Anyhow, turning the ivies and their ilk into more genuine universities would put to good use their fine endowments. Who knows, maybe even the post-industrial titans of digital whatever would see fit to further the endowments for the sake of humanity. Hey, it could happen!
I'm guessing that this actually will happen, along the way of our back-to-the-future dismantling of so much of what had barely gotten started. We never did get very far with our experiment in democracy. As the Trumpers know, we've taken away the dignity of working life, replacing it with get-rich quick soulless digi-life. So many of the unskilled jobs are so regimented that the worker has become the robot even beyond Charlie Chaplin's parodies.
There is true intelligence to be cultivated in the devolution of ownership back to the local and away from the hedgemonsters. There are better things to do with a life than shill yourself as an influencer. Not everyone needs a university to lead a meaningful and exciting life. I thank goodness on a daily basis for all those talented and experienced Trumper tradespeople and contractors who keep my life going. Sad to say that they are harder and harder to find, though that also means that their pay is getting better and better. Things will change.
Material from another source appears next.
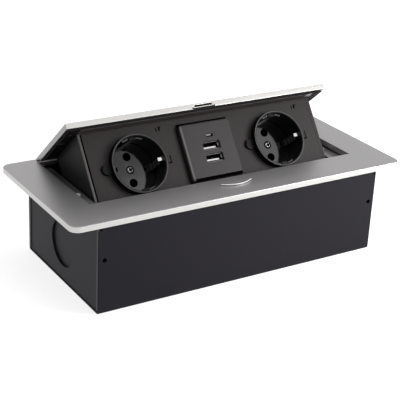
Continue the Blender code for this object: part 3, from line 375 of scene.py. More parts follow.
class Finish(Wiring):
    """A material in the making. Its patterns lie on the object's own axes."""

    def __init__(self, name):
        self.material = bpy.data.materials.new(name)
        self.material.use_nodes = True
        super().__init__(self.material.node_tree)
        self.shader = self.tree.nodes["Principled BSDF"]

    def place(self):
        return self.node("ShaderNodeTexCoord", {}, {}, "Object")

    def facing(self, direction):
        """How squarely a face looks in a direction, from -1 to 1."""
        sockets = {0: self.node("ShaderNodeTexCoord", {}, {}, "Normal"), 1: direction}
        return self.node("ShaderNodeVectorMath", {"operation": "DOT_PRODUCT"}, sockets, "Value")

    def noise(self, scale, detail=2.0, roughness=0.5):
        sockets = {"Vector": self.place(), "Scale": scale, "Detail": detail, "Roughness": roughness}
        return self.node("ShaderNodeTexNoise", {}, sockets)

    def stretched_noise(self, stretch, scale):
        mapped = self.node("ShaderNodeMapping", {}, {"Vector": self.place(), "Scale": stretch})
        return self.node("ShaderNodeTexNoise", {}, {"Vector": mapped, "Scale": scale, "Detail": 2.0})

    def blend(self, factor, first, second):
        """A colour between two colours, each written as three numbers or made by another node."""
        pair = [item if isinstance(item, Value) else (*item, 1.0) for item in (first, second)]
        return self.node("ShaderNodeMix", {"data_type": "RGBA"}, {0: factor, 6: pair[0], 7: pair[1]}, 2)

    def bump(self, height, depth, strength):
        return self.node("ShaderNodeBump", {}, {"Strength": strength, "Distance": depth, "Height": height})

    def set(self, **values):
        for name, value in values.items():
            self.feed(self.shader.inputs[name.replace("_", " ")], value)
        return self.material


def satin_aluminium(name, face_up, light, dark, edge, end, roughness):
    """Bead blasted and anodised faces with a fine even grain. Cut edges and sideways ends take colours of
    their own, which stand in for light: lighter ones as painted highlight, darker ones as painted shade.
    """
    finish = Finish(name)
    clouds = finish.noise(22.0, 3.0)
    grain = finish.noise(2600.0, 2.0)
    pits = finish.noise(900.0, 3.0)
    face = finish.blend(clouds * 0.5 + grain * 0.5, dark, light)
    rim = finish.blend(abs(finish.facing((1, 0, 0))) > SIDEWAYS_ABOVE, edge, end)
    cut_edge = abs(finish.facing(face_up)) < CUT_EDGE_BELOW
    return finish.set(
        Base_Color=finish.blend(cut_edge, face, rim),
        Metallic=0.95,
        Roughness=roughness + (grain - 0.5) * 0.14 + (clouds - 0.5) * 0.08 - cut_edge * 0.1,
        Normal=finish.bump(grain * 0.6 + pits * 0.4, 0.006 * MM, 0.5),
    )


def powder_coat(name, light, dark, roughness, gloss, side=None):
    """Fine matt powder on sheet steel: a slight orange peel, and a darker colour on the faces that look
    left or right, which is painted shade.
    """
    finish = Finish(name)
    peel = finish.noise(520.0, 2.0)
    grit = finish.noise(2300.0, 3.0, 0.6)
    clouds = finish.noise(14.0, 2.0)
    colour = finish.blend(clouds * 0.5 + grit * 0.5, dark, light)
    # Painted shade: the side colour darkens the faces that look left or right
    if side:
        colour = finish.blend(abs(finish.facing((1, 0, 0))) > SIDEWAYS_ABOVE, colour, side)
    return finish.set(
        Base_Color=colour,
        Metallic=0.0,
        Specular_IOR_Level=gloss,
        Roughness=roughness + (grit - 0.5) * 0.22,
        Normal=finish.bump(peel * 0.5 + grit * 0.5, 0.03 * MM, 0.5),
    )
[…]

Back to reading Hanna Arendt, for goodness sake. It is her wisdom to point out that capitalism and Marxism are united in the denigration of man as social and political actor. Marx confuses labor with politics and opens the way for Stalin (and Mussolini and Hitler) to use man as raw material, just as capitalists do. Robbed of labor, we have never been liberated for [creative and individuating] work.
Trumpers, but hardly Trump, know that something is wrong and they want the dignity of labor back, so that they can get to actual work. All of us should celebrate that. In this regard, Clinton(s), for instance, are as misguided as Trump is. Both live in a world where it's the economy, stupid, and where winners are celebrated beyond the democratic reach. The dynamic duo of Marxism and capitalism both exploit labor to end history, by ending work, and denying politics as collective action.
As I have said time and time again, technology is mostly a pump for money, away from workers and to the top. No self-respecting university should be a party to this. Technology should be a tool to get work done. The result of work might be entertainment, but technology is replacing people in that work. Art has become posture, and the tech is internalized as robotic behaviors. Blech.
I'd say it's no wonder that Arendt doesn't get credit as a political theorist. I suspect it's because, first, she's a free thinking woman, and second and most because she disrupts the false dichotomy of capitalism vs. Marxism. Each of them is the mirror of the other in the reduction of man to labor without margin. When labor is all that you do, man becomes the raw material for the work of tyrants who use man as their raw material; their palette.
As mom used to say before she reformed my father, 'I'm nothing but a slave.' Arendt points out that labor derives from the organic and collective need to survive. More individualistic work is the cream on top of being human. And language introduces the possibility for collective, which means political, action. Our neoliberal rules-based order encodes a work-free life, where politics is reduced to whatever keeps the growth economy humming.
Trump embodies the inchoate complaints of living humans who don't wish to be cogs in that machine. We should listen to him and how he speaks, not because he knows an f-ing thing - he doesn't - but because he is a channel into a collective angst which is important. You don't have to know all the details to know you're being screwed. All the fast talk of the digi-titans boils down to anti-humanism against the whole.